Я вышел из комнаты с ощущением, что он наблюдает за мной затылком своего грубо сработанного черепа, и закрыл за собой дверь. Мне пришлось посильнее надавить на нее, чтобы закрыть как следует. Скрип и стук насторожили эскорт, противного секретаришку и сопровождающего. Последний подошел ко мне и сказал:

— Я покажу, где вас разместили. А затем отведу на назначенную вам встречу.

Значит, он уже знал об этом. Я почувствовал себя животным, которое готовят к жертвоприношению.

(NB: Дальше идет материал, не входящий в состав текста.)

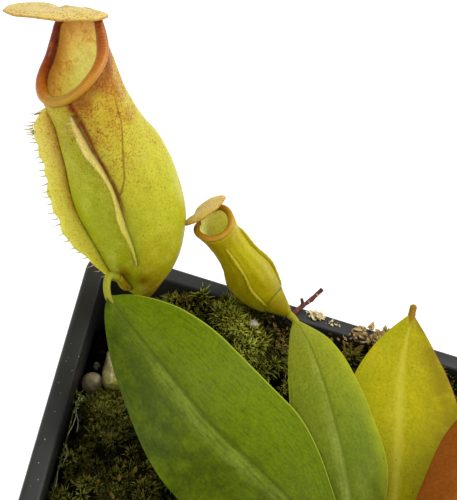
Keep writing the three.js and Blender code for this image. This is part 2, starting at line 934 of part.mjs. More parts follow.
// The rolled, finely ribbed rim round the mouth, and the frame of its section at an angle.
function rimSection(pitcher, frame, angle) {
  const wallMiddle = pitcher.wall / 2;
  const at = (turn) => wallPoint(pitcher, frame, 1, turn, wallMiddle);
  const step = 0.01;
  const travel = at(angle + step).sub(at(angle - step)).normalize();
  const outwards = frame.front
    .clone()
    .multiplyScalar(Math.cos(angle))
    .addScaledVector(frame.side, Math.sin(angle));
  const normal = new THREE.Vector3().crossVectors(outwards, travel).normalize();
  const out = new THREE.Vector3().crossVectors(travel, normal);
  const middle = along(at(angle), [normal, pitcher.rim.height + CLEARANCE]);
  return { middle, normal, out };
}

function makeRim(pitcher, frame) {
  const { width, height, ribs } = pitcher.rim;
  const rings = Array.from({ length: ribs }, (_, k) => {
    const section = rimSection(pitcher, frame, (2 * Math.PI * k) / ribs);
    const swell = k % 2 === 0 ? 1 + RIB_SWELL : 1 - RIB_SWELL;
    return Array.from({ length: 8 }, (__, i) => {
      const turn = (2 * Math.PI * i) / 8;
      const lift = Math.cos(turn) * height;
      return along(
        section.middle,
        [section.normal, lift > 0 ? lift * swell : lift],
        [section.out, Math.sin(turn) * width * swell],
      );
    });
  });
  addPiece(pitcher.name + "_rim", ringLoft(rings), pitcher.rimColour, 0.35);
}

// The lid: a domed ovate plate on a short neck that rises from the back of the mouth.
function makeLid(pitcher, frame) {
  const { lid } = pitcher;
  const normal = heading(lid.azimuth, lid.elevation);
  const reach = frame.front.clone().addScaledVector(normal, -frame.front.dot(normal)).normalize();
  const across = new THREE.Vector3().crossVectors(normal, reach);
  const back = rimSection(pitcher, frame, Math.PI);
  const seat = along(back.middle, [back.normal, pitcher.rim.height + CLEARANCE]);
  const middle = along(seat, [normal, lid.rise], [reach, lid.reach], [across, lid.sway]);
  const sides = 24;
  const ringAt = (share, offset) =>
    Array.from({ length: sides }, (_, i) => {
      const turn = (2 * Math.PI * i) / sides;
      const notch = 1 - LID_NOTCH.depth * Math.exp(-(((turn - Math.PI) / LID_NOTCH.halfTurn) ** 2));
      const ovate = 1 - LID_OVATE * Math.cos(turn);
      return along(
        middle,
        [reach, (lid.length / 2) * share * notch * Math.cos(turn)],
        [across, (lid.width / 2) * share * ovate * Math.sin(turn)],
        [normal, offset - lid.dome * share * share],
      );
    });
  const half = lid.thickness / 2;
  const plate = loft([
    ...[0.2, 0.6, 0.88].map((share) => ringAt(share, -half)),
    ringAt(1, -THINNEST / 2),
    ringAt(1, THINNEST / 2),
    ...[0.88, 0.6, 0.2].map((share) => ringAt(share, half)),
  ]);
  const neckRing = (centre, share) =>
    Array.from({ length: 10 }, (_, i) => {
      const turn = (2 * Math.PI * i) / 10;
      const breadth = pitcher.neckWidth * (1 + 0.2 * share);
      return along(
        centre,
        [reach, (half + 0.2) * Math.cos(turn)],
        [across, breadth * Math.sin(turn)],
      );
    });
  const head = along(seat, [normal, lid.rise - lid.dome * 0.6]);
  const neck = loft([neckRing(seat, 0), neckRing(head, 1)]);
  addPiece(pitcher.name + "_lid", join([plate, neck]), pitcher.lidColour, 0.5);
}

function makePitcher(pitcher) {
  const frame = pitcherFrame(pitcher);
  makeCup(pitcher, frame);
  makeRim(pitcher, frame);
  makeLid(pitcher, frame);
}

// A geometry of three.js with its shared corners merged, so that it closes.
function weld(geometry) {
  const source = geometry.index ? geometry.toNonIndexed() : geometry;
  const places = source.attributes.position;
  const seen = new Map();
  const points = [];
  const triangles = [];
  for (let k = 0; k < places.count; k++) {
    const point = new THREE.Vector3().fromBufferAttribute(places, k);
    const key = point.toArray().map((value) => Math.round(value * 1e4)).join();
    if (!seen.has(key)) {
      seen.set(key, points.length);
      points.push(point);
    }
    triangles.push(seen.get(key));
  }
  const whole = [];
  for (let k = 0; k < triangles.length; k += 3) {
    const [a, b, c] = triangles.slice(k, k + 3);
    if (a !== b && b !== c && c !== a) whole.push(a, b, c);
  }
  return closedGeometry(points, whole);
}

function makeLoosePieces() {
  const twig = bar(curveThrough(TWIG.path), (share) => TWIG.radius * (1 - 0.25 * share), 6, 8);
  const stub = bar(curveThrough(TWIG.stub), () => TWIG.radius * 0.7, 6, 2);
  addPiece("twig", join([twig, stub]), TWIG.colour, 0.8);

  const prill = new THREE.IcosahedronGeometry(PRILL.diameter / 2, 2);
  const prillRest = mixHeight(PRILL.x + PRILL.diameter / 3, PRILL.y) + PRILL.diameter / 2 + CLEARANCE;
  prill.translate(PRILL.x, PRILL.y, prillRest);
  addPiece("fertiliser_prill", weld(prill), PRILL.colour, 0.35);

  const chipRings = [0, 0.25, 0.5, 0.75, 1].map((share) => {
    const x = THREE.MathUtils.lerp(CHIP.from[0], CHIP.to[0], share);
    const y = THREE.MathUtils.lerp(CHIP.from[1], CHIP.to[1], share);
    const radius = THREE.MathUtils.lerp(CHIP.thin, CHIP.thick, Math.sin(share * 2.2) * 0.9);
    const z = mixHeight(x, y) + CHIP.lift + radius;
    return Array.from({ length: 10 }, (_, i) => {
      const turn = (2 * Math.PI * i) / 10;
      const knobs = 1 + CHIP.knob * Math.sin(3 * turn + 6 * share);
      return new THREE.Vector3(
        x + radius * 1.1 * knobs * Math.cos(turn),
        y,
        z + radius * Math.min(knobs, 1) * Math.sin(turn),
      );
    });
  });
  addPiece("pale_chip", loft(chipRings), CHIP.colour, 0.9);

  const pebble = new THREE.IcosahedronGeometry(PEBBLE.diameter / 2, 2);
  pebble.scale(1, 0.85, 0.8);
  pebble.translate(PEBBLE.x, PEBBLE.y, PEBBLE.z);
  addPiece("pale_pebble", weld(pebble), PEBBLE.colour, 0.95);
}

makePot();
makeGrowingMix();
for (const cushion of MOSS) makeMoss(cushion);
makeStem();
for (const leaf of LEAVES) makeLeaf(leaf);
for (const pitcher of PITCHERS) makePitcher(pitcher);
makeLoosePieces();

export default plant;
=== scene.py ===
"""A young pitcher plant in a square black nursery pot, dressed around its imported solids.

The plant's shapes are worked out in millimetres from the same sizes as the solids, and become meshes in
metres. Marks kept on the points, such as the place along a leaf or a pitcher, steer the materials.
"""

import itertools
import math

import bpy
import numpy as np
from bpy.props import FloatProperty, FloatVectorProperty, IntProperty, PointerProperty
from mathutils import Euler, Matrix, Vector


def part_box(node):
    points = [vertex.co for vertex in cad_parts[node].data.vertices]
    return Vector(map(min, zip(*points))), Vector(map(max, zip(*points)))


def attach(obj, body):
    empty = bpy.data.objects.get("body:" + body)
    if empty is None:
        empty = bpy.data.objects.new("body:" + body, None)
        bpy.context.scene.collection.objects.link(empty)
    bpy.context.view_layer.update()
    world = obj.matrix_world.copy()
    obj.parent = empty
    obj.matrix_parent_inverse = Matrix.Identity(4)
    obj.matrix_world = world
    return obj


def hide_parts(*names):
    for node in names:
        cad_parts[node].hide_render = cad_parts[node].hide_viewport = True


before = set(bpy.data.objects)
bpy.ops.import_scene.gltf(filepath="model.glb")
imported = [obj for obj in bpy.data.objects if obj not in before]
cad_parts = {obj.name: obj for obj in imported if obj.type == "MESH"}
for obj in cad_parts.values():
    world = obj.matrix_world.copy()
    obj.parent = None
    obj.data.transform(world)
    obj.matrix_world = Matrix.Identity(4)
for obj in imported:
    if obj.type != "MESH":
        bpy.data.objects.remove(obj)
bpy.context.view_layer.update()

bl_info = {
    "name": "Potted pitcher plant",
    "version": (1, 0, 0),
    "blender": (4, 5, 0),
    "location": "View3D > Sidebar > Pitcher plant",
    "description": "Builds a pitcher plant in a nursery pot, piece by piece",
    "category": "Add Mesh",
}

MM = 0.001  # metres in a millimetre
UP = np.array([0.0, 0.0, 1.0])
CLEARANCE = 0.3  # between two pieces that touch, in millimetres, as all lengths down to the stage
SEED = 11


# The sizes of the pieces


def node_size(name):
    """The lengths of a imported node's box, in millimetres."""
    low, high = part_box(name)
    return [(high[k] - low[k]) / MM for k in range(3)]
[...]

На закате, подумать только. В час смерти.

7

Мне ничего не оставалось делать, как ждать, а ожидание для меня — пытка. Лучше уж есть песок. Мне отвели комнату с кушеткой и столом в здании за главными храмами и полицейской казармой. Окно выходит на пустой бассейн с недействующим фонтаном. Здание окружено террасой, а далее открывается вид на заваленный камнями участок Красной земли. Кто-то на скорую руку попытался придать террасе не такой заброшенный вид, поставив какие-то сомнительные растения и маленькие кустики акации в горшках. И скамью, как будто у меня найдется свободное время, чтобы посидеть в тени и поразмышлять о развлечениях и поэзии. В остальном здание кажется необитаемым. В нише над изголовьем кушетки стоит изображение Эхнатона, великого фараона, перед которым я вскоре предстану. Что ж, тогда я смогу оценить разницу между чудным парнем в этой нише — длинная шея, обвисший живот и большие раскосые глаза, что-то среднее между мулом и тещей, — и реальностью божественного воплощения.

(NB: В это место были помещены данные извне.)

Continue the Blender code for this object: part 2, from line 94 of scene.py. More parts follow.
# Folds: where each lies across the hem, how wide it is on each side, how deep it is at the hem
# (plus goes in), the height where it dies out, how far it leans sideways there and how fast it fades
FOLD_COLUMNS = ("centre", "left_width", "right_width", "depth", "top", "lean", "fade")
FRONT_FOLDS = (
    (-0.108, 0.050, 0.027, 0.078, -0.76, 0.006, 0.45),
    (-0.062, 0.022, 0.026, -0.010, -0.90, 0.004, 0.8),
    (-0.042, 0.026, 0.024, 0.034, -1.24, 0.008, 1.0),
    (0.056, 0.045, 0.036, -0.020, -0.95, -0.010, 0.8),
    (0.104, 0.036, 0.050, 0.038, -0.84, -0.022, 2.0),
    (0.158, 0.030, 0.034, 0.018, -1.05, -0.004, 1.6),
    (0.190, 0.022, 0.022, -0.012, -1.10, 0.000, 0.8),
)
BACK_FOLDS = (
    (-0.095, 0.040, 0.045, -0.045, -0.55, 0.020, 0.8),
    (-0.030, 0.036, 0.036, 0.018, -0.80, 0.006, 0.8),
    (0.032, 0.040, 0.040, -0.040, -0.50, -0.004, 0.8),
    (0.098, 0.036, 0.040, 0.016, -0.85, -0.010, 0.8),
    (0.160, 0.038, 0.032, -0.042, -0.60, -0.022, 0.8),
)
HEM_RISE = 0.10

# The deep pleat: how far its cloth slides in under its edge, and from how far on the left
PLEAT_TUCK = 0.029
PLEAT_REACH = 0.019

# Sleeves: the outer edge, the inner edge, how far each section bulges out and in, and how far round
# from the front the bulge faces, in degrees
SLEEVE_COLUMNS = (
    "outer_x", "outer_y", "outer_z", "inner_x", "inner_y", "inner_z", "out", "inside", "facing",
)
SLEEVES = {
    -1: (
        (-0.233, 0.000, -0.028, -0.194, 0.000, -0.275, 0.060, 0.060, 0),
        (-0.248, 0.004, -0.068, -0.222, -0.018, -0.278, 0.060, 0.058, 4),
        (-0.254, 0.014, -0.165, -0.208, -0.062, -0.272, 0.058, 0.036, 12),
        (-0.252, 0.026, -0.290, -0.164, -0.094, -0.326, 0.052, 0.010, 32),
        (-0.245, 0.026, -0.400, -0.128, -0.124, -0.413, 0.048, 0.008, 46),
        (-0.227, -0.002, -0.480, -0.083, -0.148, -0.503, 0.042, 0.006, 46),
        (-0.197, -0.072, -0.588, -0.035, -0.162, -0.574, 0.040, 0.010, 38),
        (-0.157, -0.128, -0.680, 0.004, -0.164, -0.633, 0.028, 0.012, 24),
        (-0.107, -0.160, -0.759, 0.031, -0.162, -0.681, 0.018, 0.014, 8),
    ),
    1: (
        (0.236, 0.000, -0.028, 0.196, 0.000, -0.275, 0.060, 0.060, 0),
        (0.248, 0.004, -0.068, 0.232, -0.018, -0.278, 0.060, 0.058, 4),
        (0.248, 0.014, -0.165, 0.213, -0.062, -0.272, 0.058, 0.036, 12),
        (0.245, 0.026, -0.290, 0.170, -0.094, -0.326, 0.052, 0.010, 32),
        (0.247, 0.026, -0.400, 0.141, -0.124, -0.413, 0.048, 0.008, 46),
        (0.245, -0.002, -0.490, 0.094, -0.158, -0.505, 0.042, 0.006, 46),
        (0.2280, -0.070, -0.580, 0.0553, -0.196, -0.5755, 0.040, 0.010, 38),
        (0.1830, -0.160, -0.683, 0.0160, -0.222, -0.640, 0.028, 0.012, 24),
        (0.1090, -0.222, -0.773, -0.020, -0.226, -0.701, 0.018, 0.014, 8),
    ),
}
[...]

Я выпил воды из кувшина. Она оказалась необычайно сладкой и чистой. Затем я испробовал кушетку и удивился, какой удобной она была, особенно после корабельного гамака, в котором провисает спина. Слишком удобной, как выяснилось. Я резко проснулся от стука. Было поздно, и кто-то стучал в дверь. Я ничего не помнил. Мой дневник валялся на полу, страницы его измялись, поток слов оборвался на середине предложения. Статуя Эхнатона по-прежнему взирала на меня, как будто я уже провалил работу. Но я чувствовал себя на удивление отдохнувшим. Неужели я настолько устал, чтобы вот так уснуть? Я осмотрел комнату. Ничего вроде бы не изменилось. Я осмотрел дневник: страницы не вырваны, пометок нет. Однако ощущалось какое-то изменение. Словно в памяти воздуха сохранился след воспоминания о присутствии другого человека. Не было ли в воде какого-то зелья? Я вспомнил ее необычно сладкий вкус.